### EXERCISE
Only the number is wanted: how many lines of these entries contain the word "before"?
[Start of EXERCISE DATA]
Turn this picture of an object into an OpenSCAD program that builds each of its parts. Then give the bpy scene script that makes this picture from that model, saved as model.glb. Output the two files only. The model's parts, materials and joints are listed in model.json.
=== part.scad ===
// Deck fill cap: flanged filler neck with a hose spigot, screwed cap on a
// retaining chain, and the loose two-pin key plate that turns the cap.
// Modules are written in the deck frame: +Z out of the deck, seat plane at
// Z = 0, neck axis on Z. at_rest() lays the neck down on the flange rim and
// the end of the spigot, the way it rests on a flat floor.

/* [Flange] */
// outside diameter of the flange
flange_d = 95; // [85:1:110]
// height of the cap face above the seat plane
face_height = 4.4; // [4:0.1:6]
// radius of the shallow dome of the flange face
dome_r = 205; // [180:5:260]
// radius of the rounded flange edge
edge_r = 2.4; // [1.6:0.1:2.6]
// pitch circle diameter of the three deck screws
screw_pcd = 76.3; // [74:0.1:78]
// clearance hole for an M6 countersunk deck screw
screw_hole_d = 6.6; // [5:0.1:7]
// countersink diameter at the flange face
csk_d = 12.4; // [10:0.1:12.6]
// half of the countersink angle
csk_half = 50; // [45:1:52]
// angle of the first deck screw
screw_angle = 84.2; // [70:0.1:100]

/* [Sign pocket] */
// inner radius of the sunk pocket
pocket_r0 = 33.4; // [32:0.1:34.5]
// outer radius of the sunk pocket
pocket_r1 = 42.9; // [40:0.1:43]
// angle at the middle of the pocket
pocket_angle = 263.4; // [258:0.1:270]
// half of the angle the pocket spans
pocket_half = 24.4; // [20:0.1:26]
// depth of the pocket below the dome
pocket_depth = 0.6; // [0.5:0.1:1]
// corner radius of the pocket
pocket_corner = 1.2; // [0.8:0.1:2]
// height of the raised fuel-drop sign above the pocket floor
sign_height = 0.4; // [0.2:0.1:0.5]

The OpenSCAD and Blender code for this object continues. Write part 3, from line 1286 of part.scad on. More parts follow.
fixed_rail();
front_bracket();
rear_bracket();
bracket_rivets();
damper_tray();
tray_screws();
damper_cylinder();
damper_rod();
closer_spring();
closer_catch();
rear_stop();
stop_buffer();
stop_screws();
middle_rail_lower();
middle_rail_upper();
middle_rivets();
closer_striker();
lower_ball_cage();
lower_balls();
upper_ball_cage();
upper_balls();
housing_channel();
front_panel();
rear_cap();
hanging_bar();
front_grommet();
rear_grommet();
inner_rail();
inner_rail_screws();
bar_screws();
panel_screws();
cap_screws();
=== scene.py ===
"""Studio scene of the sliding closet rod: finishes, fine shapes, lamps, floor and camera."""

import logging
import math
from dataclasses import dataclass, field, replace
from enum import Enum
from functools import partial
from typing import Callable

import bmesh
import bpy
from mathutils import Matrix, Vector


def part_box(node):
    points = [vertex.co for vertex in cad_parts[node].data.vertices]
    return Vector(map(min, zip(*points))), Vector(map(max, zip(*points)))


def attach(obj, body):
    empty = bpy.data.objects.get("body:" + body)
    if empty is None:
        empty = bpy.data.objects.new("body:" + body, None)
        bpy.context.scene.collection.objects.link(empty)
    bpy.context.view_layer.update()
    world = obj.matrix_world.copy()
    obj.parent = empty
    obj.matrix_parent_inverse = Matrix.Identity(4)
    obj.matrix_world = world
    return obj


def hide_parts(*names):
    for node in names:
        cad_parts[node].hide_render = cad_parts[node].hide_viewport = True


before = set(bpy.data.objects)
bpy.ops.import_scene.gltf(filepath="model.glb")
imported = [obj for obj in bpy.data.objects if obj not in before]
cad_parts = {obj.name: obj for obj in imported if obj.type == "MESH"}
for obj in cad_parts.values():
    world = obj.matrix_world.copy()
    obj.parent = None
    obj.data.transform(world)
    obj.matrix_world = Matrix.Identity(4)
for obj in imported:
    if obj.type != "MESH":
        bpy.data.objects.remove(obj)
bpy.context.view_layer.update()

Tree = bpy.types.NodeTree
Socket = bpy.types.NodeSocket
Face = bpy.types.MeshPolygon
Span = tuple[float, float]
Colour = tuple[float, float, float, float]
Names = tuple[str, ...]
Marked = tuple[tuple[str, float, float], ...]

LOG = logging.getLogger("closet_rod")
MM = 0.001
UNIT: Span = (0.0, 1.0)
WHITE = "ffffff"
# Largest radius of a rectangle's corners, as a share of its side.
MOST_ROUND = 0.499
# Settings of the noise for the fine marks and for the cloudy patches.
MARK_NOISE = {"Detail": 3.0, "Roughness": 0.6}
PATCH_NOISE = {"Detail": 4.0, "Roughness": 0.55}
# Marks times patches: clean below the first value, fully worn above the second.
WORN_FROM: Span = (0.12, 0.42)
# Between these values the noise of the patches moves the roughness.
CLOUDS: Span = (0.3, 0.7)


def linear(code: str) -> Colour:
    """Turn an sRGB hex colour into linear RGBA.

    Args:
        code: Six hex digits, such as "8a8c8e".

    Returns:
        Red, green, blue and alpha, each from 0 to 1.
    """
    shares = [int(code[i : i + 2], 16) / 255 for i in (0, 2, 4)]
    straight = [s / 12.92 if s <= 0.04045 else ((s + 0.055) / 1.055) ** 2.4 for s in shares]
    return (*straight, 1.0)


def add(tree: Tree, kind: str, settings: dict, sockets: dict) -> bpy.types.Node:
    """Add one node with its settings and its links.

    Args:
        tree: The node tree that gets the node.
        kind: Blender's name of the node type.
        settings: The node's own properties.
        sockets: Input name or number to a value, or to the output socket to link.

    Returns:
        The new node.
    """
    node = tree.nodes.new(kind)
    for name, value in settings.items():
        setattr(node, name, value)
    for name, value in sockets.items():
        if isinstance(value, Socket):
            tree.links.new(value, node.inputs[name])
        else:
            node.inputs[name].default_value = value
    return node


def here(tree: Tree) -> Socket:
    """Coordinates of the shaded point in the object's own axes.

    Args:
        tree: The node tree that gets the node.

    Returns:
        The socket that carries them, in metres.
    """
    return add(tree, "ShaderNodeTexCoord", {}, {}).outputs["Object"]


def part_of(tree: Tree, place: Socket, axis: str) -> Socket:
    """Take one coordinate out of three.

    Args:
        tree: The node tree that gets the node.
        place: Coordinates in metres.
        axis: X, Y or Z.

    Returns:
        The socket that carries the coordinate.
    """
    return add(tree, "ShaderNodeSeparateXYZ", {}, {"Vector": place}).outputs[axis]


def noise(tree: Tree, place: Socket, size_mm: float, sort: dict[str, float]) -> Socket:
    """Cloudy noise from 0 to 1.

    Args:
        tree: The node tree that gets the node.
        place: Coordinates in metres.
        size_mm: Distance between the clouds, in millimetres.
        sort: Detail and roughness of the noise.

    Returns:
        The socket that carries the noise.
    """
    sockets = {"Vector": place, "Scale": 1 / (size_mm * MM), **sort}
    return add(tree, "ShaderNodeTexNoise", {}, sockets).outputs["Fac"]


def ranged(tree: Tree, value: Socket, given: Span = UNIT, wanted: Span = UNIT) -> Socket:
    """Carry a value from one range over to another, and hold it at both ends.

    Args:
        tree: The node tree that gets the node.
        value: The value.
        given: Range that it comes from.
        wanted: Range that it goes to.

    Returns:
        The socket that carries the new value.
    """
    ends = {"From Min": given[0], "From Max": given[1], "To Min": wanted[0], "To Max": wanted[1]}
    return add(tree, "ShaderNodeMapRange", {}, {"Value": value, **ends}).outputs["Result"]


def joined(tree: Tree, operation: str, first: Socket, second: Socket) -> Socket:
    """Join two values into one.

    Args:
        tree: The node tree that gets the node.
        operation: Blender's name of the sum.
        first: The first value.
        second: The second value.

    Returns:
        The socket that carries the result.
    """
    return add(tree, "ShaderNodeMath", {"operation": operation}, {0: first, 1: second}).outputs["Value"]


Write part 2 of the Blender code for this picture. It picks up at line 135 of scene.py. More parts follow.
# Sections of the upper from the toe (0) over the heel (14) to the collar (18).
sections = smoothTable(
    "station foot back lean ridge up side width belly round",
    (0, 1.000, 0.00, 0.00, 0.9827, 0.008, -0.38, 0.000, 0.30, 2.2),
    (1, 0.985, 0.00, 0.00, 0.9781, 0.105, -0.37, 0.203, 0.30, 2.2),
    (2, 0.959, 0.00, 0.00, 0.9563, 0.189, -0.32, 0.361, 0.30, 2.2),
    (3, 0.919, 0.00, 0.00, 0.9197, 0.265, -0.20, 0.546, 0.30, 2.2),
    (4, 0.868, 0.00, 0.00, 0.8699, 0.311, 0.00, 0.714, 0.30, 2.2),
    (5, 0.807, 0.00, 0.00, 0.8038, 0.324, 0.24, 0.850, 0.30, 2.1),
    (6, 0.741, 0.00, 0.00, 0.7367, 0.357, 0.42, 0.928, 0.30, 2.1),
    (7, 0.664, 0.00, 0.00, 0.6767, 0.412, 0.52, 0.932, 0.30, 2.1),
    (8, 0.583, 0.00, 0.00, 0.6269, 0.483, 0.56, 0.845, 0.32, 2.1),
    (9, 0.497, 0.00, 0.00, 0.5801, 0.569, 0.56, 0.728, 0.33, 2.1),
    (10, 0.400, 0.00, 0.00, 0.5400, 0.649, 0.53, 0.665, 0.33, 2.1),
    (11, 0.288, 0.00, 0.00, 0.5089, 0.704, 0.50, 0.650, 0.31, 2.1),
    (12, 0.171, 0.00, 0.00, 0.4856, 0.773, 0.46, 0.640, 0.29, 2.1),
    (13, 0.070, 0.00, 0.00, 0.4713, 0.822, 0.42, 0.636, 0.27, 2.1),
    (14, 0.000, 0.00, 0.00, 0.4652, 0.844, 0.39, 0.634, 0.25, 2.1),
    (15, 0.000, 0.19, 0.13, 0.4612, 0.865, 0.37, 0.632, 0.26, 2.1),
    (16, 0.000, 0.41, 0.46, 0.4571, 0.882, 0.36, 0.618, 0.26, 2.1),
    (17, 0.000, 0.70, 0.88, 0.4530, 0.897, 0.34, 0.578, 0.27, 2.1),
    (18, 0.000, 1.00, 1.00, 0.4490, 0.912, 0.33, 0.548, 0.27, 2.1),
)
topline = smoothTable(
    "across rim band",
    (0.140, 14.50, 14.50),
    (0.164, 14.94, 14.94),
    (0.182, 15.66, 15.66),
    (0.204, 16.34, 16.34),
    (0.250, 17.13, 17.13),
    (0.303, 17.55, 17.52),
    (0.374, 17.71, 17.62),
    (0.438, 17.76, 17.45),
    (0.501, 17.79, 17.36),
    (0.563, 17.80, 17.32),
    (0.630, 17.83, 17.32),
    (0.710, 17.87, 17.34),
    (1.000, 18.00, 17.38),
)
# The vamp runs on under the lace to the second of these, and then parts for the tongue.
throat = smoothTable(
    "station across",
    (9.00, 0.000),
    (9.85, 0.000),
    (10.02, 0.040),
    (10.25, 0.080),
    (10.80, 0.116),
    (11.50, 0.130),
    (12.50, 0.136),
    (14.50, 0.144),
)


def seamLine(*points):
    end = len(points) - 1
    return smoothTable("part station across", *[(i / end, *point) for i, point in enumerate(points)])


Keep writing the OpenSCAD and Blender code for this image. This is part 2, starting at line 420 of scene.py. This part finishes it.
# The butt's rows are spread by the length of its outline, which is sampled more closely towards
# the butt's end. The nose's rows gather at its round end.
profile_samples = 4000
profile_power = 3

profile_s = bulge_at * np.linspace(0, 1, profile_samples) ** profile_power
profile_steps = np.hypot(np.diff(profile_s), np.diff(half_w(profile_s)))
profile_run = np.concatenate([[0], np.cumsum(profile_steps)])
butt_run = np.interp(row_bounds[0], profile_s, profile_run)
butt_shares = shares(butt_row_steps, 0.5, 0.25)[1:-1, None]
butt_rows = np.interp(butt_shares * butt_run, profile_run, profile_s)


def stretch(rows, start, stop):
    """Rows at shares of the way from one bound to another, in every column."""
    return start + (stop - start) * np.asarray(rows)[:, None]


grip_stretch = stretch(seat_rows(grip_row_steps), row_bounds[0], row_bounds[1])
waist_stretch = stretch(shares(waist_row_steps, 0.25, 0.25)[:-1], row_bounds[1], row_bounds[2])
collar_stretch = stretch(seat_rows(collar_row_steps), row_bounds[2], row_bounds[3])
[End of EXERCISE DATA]
### RESPONSE TO THE EXERCISE
2